O Banco Central (BC) acaba de revisar para cima a expansão do crédito neste ano. Agora espera aumento de 7,2%, acima dos 6% anteriormente estimados. A projeção parece bastante otimista. Depois de ter encolhido 3,5% em 2016 e mais 0,5% em 2017, o crédito mostrou alguma reação em 2018, crescendo 5% para R$ 3,257,7 trilhões. Pela primeira vez desde 2014, o saldo das operações de crédito superou a inflação, em 1,7%. Se for considerado que o estoque inclui a apropriação dos juros pagos pelos empréstimos, o desempenho não é tão positivo assim. Chamou a atenção o crescimento do crédito livre, com taxas de mercado, que cresceu 11,2% nas operações com empresas e 11,3%; nas pessoas físicas.
Mas a estirada não foi o suficiente para ocupar o espaço deixado pela retração dos bancos públicos, cuja alavancagem estava comprometida pela intensa atividade dos últimos anos do governo de Dilma Rousseff, e pela redução dos empréstimos direcionados, lastreados em fundos muitas vezes subsidiados, que se esgotaram com a crise fiscal. Houve impacto negativo também da retração da demanda das empresas, causada pelas incertezas por conta das eleições e pela elevada ociosidade, que reduziu os investimentos.
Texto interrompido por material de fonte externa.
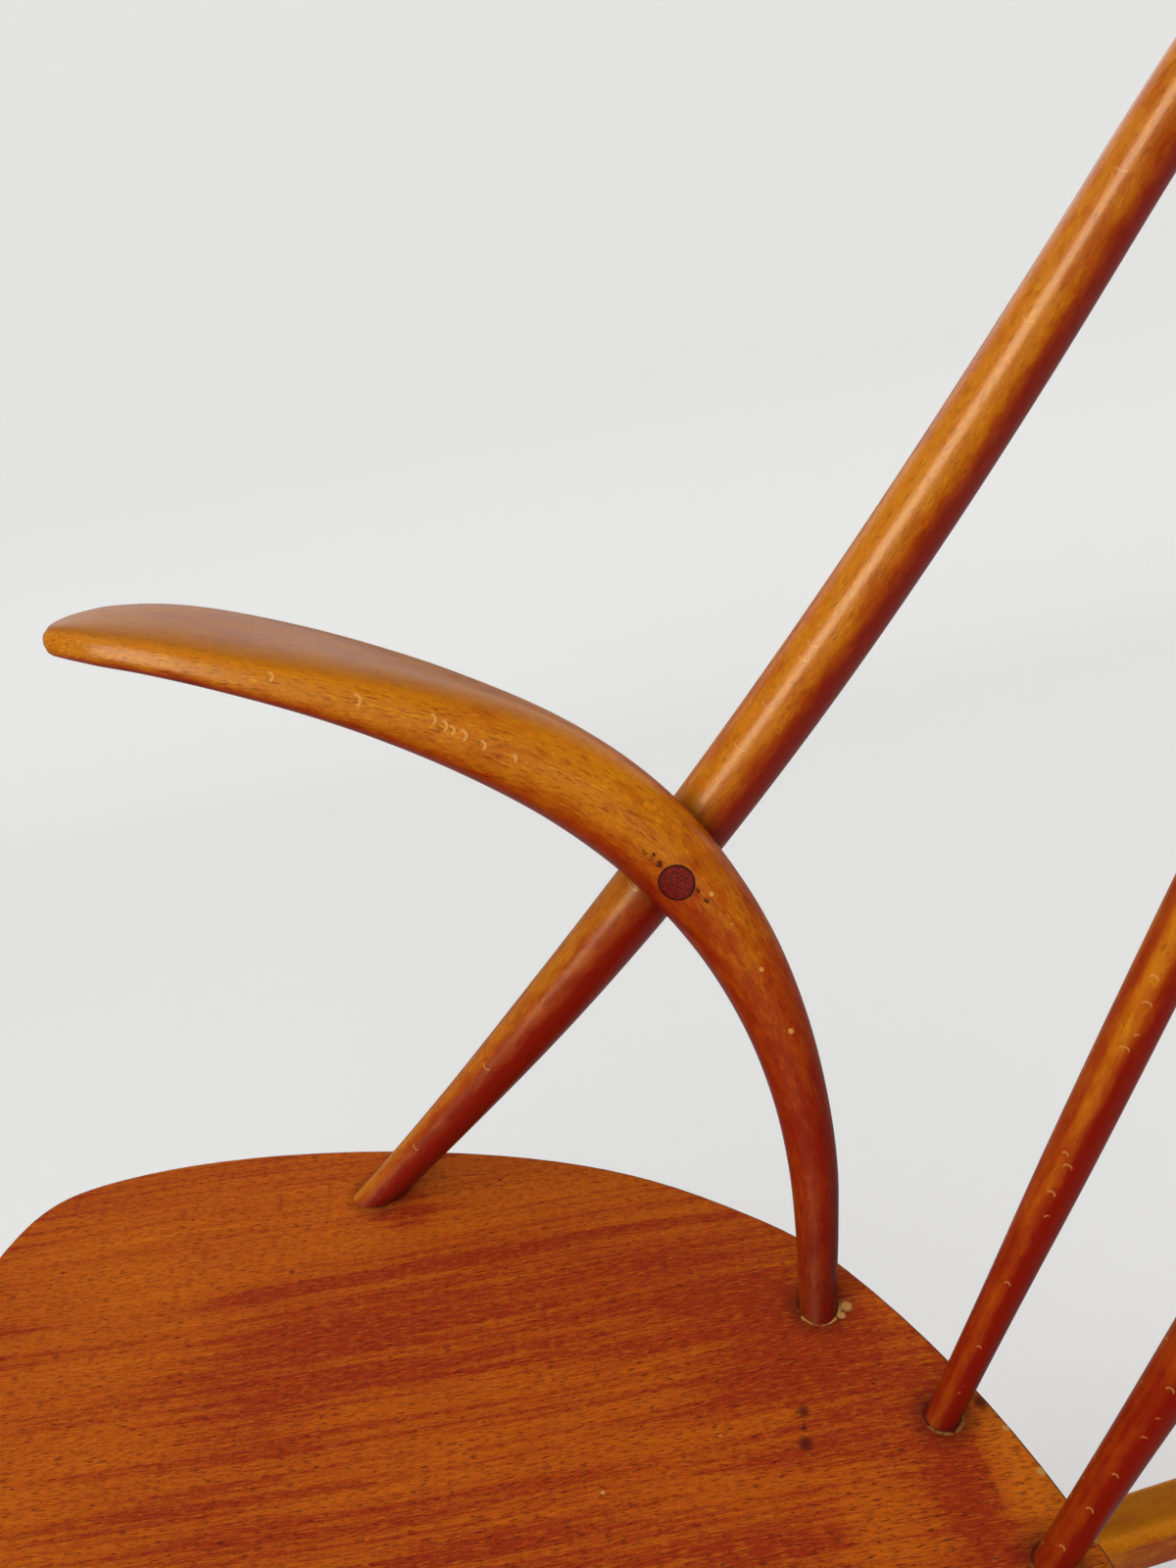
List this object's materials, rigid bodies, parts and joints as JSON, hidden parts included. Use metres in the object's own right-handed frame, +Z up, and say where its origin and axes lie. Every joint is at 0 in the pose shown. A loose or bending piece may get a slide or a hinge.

Neste ano, o crédito começou em queda, e só começou a crescer em fevereiro, módico 0,3%, para R$ 3,241 trilhões. O aumento acumulado em 12 meses ficou em 5,5%, puxado pelos bancos privados e pelas operações de crédito livre, que representam 54% do estoque total, e cresceram 0,5% no mês e 11,5% em 12 meses. Já as operações com recursos direcionados, que incluem empréstimos rurais, imobiliários e do Banco Nacional de Desenvolvimento Econômico e Social (BNDES), ficaram estagnadas, recuando 0,7% em 12 meses. Como proporção do PIB o estoque de operações ficou praticamente estável em 47% em fevereiro, frente a 47,1% em janeiro.
Em um dos boxes do Relatório Trimestral de Inflação (RTI), o Banco Central explicou que a projeção de aumento de 7,2% do crédito neste ano baseia-se na perspectiva de crescimento maior do PIB, no ambiente de inflação baixa e estável, manutenção dos juros em patamares baixos, inadimplência contida e reduzido comprometimento da renda das famílias com dívidas junto ao sistema financeiro.
Essas expectativas são otimistas demais. Nas últimas semanas, instituições financeiras e de pesquisa reduziram as previsões para o PIB deste ano depois de um primeiro trimestre fraco. O próprio RTI cortou a expansão esperada de 2,4% para 2%. A pesquisa Focus desta semana trouxe projeção inferior a 2%, de 1,98%. Em relação ao comprometimento da renda das famílias, a taxa caiu de 19,9% para 19,8% em setembro; e a taxa de endividamento subiu dos 42,7% de novembro e dezembro para 42,9%. A inadimplência média está em 2,9% desde novembro.
Dos argumentos utilizados pelo BC, apenas a estabilidade da inflação e a manutenção dos juros básicos em patamares baixos são consistentes. Os cortes da taxa Selic a partir dos fins de 2016, quando estava no pico de 14,25% para os 6,5% atuais, baratearam o custo de captação dos bancos, mas não foram repassados integralmente para os tomadores de crédito, colaborando para inibir a demanda pelos empréstimos. Depois de uma queda de 6,6 pontos percentuais em 2017, os juros médios cobrados pelas instituições financeiras tiveram recuo quase imperceptível de 1,3 ponto percentual no ano passado, para 23,3% ao ano. Os bancos alegaram o de sempre, como a elevada inadimplência e impostos altos.
A turbulência criada agora pela desconfiança em relação à tramitação da reforma da Previdência por conta do desentendimento entre o presidente Jair Bolsonaro e o presidente da Câmara, Rodrigo Maia, dá uma ideia da fragilidade das previsões e da rapidez com que o cenário pode mudar. No mesmo dia em que o Ibovespa testou a barreira dos 100 mil pontos, em 18 de março, os juros futuros com vencimento em janeiro de 2020 caíram abaixo dos 7%, para 6,92%. Nem dez dias depois, em 27 de março, no auge da troca de farpas entre Bolsonaro e Maia, quando o dólar superou os R$ 4, o juro futuro chegou a 7,27%. A trégua estabelecida posteriormente fez a taxa diminuir, embora sem voltar ao patamar anterior, fechando o mês em 7,14%. Toda essa movimentação teve impacto negativo no custo do crédito. Apesar de as taxas terem recuado das máximas, a desconfiança acabou implantada, reforçando a cautela tanto de credores quando de tomadores de empréstimos e as dúvidas em relação às projeções do Banco Central.